A useful modern standard is simple: popularity should not replace rigor. A compelling narrative should not replace evidence. A strong metaphor should not narrow the truth.
A Mini Comparison Using One Theme
Imagine a speaker addressing a topic like education reform.
An ancient-style approach would likely define the civic stakes, present a narrative of current failure, offer proof and reasoning, anticipate objections, and directly refute opposing proposals before concluding with a moral appeal to the audience’s responsibility.
A TED-style approach would likely begin with a vivid story from a classroom, highlight a single insight, support it with a few accessible data points or demonstrations, and end with a portable takeaway that feels actionable and hopeful.

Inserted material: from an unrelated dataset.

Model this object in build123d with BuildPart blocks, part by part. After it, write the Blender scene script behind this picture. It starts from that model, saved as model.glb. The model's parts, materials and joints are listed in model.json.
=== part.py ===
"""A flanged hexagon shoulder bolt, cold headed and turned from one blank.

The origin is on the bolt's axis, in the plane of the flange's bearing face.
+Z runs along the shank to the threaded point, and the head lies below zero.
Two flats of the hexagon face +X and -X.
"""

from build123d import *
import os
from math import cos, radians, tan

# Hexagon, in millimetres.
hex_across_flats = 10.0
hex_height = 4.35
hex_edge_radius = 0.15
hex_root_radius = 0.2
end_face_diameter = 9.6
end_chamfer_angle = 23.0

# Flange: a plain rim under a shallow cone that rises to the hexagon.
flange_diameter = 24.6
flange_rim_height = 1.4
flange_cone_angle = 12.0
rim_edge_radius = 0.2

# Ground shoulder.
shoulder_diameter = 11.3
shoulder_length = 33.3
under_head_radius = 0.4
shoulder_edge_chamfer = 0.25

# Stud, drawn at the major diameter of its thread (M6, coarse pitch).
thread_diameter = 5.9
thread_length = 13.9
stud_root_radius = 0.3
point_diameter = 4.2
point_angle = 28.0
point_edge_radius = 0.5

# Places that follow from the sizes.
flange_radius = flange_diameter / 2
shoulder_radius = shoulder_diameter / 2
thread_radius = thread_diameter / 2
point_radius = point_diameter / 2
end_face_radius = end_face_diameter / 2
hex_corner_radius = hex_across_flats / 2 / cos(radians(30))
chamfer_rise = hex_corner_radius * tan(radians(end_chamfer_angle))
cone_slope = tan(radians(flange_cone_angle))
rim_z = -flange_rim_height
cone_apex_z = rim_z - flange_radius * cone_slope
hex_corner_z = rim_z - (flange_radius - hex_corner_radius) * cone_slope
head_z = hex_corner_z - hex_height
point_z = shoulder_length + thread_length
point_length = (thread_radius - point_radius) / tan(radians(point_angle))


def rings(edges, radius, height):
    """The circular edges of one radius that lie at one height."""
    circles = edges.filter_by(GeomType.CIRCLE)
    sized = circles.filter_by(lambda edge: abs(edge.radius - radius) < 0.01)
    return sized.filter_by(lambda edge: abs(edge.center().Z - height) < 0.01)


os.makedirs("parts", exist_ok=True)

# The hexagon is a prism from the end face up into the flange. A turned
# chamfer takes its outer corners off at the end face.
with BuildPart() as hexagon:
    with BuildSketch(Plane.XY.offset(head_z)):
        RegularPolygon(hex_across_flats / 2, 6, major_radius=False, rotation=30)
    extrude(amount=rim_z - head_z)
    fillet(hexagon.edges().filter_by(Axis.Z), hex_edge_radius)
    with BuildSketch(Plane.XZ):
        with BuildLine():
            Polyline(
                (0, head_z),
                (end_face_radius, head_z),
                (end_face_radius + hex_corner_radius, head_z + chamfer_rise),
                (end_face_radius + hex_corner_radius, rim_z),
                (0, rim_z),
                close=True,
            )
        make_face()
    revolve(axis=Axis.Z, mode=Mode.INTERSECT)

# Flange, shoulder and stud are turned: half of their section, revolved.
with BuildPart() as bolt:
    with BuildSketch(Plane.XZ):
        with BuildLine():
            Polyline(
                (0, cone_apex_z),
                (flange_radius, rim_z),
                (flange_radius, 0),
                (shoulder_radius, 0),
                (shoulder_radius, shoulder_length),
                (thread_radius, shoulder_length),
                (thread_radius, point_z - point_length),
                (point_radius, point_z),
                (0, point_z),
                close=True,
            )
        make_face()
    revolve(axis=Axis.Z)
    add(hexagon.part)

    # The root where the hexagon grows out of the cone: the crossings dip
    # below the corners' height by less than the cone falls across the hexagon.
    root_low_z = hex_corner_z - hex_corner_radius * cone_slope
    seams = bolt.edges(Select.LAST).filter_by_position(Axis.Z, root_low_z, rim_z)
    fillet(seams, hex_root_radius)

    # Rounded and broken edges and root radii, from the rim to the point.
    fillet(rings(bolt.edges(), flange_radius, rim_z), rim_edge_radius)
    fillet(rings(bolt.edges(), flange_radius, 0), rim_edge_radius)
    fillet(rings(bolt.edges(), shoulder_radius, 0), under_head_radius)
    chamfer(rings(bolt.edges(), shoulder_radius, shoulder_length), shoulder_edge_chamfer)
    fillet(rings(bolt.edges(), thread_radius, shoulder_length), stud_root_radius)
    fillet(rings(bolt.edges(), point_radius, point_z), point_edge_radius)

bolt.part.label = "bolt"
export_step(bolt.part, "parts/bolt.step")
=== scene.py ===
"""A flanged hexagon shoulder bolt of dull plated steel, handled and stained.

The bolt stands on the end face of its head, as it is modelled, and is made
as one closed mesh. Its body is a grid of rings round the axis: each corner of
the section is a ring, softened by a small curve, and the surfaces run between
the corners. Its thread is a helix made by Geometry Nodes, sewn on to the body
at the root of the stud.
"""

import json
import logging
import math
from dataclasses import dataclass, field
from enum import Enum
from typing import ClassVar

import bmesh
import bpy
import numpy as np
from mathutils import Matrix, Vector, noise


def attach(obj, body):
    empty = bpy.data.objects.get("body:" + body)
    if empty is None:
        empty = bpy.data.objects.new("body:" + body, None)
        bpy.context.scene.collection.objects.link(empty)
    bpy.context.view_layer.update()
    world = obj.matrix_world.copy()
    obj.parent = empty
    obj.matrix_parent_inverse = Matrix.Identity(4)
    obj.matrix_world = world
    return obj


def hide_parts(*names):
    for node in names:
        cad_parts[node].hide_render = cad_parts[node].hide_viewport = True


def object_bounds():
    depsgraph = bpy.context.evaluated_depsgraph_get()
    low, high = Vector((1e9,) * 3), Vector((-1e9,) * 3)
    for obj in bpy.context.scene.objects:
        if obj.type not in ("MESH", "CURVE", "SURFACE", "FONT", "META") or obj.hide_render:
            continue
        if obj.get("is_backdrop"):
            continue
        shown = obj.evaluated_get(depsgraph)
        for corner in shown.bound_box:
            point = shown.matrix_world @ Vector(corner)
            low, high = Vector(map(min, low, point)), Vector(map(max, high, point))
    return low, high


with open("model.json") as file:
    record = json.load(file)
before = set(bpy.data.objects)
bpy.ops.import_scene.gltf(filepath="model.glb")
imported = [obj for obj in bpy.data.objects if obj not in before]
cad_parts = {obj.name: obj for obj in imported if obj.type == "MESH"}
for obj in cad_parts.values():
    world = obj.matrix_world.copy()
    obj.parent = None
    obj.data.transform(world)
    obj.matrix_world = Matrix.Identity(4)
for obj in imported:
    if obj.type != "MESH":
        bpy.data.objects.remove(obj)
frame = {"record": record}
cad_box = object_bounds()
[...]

The ancient approach is stronger in adversarial robustness. The TED approach is stronger in clarity, accessibility, and shareability. Each is suited to its environment.
What Modern Speakers Can Learn from Both
From ancient Greek rhetoric, modern speakers can borrow discipline: tight argumentation, awareness of counterarguments, and structured progression that does not rely on charm alone.
From TED talks, speakers can borrow clarity: focus on one central idea, use story as a bridge, and design delivery for attention and memory.
The strongest modern public speaking combines both traditions. It is simple without being simplistic, emotional without being manipulative, and inspiring without being intellectually thin.
Conclusion
Ancient Greek rhetoric and modern TED talks share a common goal: shaping how audiences think, feel, and decide. The underlying tools of persuasion remain consistent, but the environment has transformed the craft. Ancient speakers argued in live civic conflict; TED speakers persuade through curated performance and global distribution.
Understanding both reveals a valuable truth. Great public speaking is not tied to one era or one platform. It is the strategic alignment of message, audience, evidence, and delivery. The medium changes the style, but the mechanics of persuasion endure.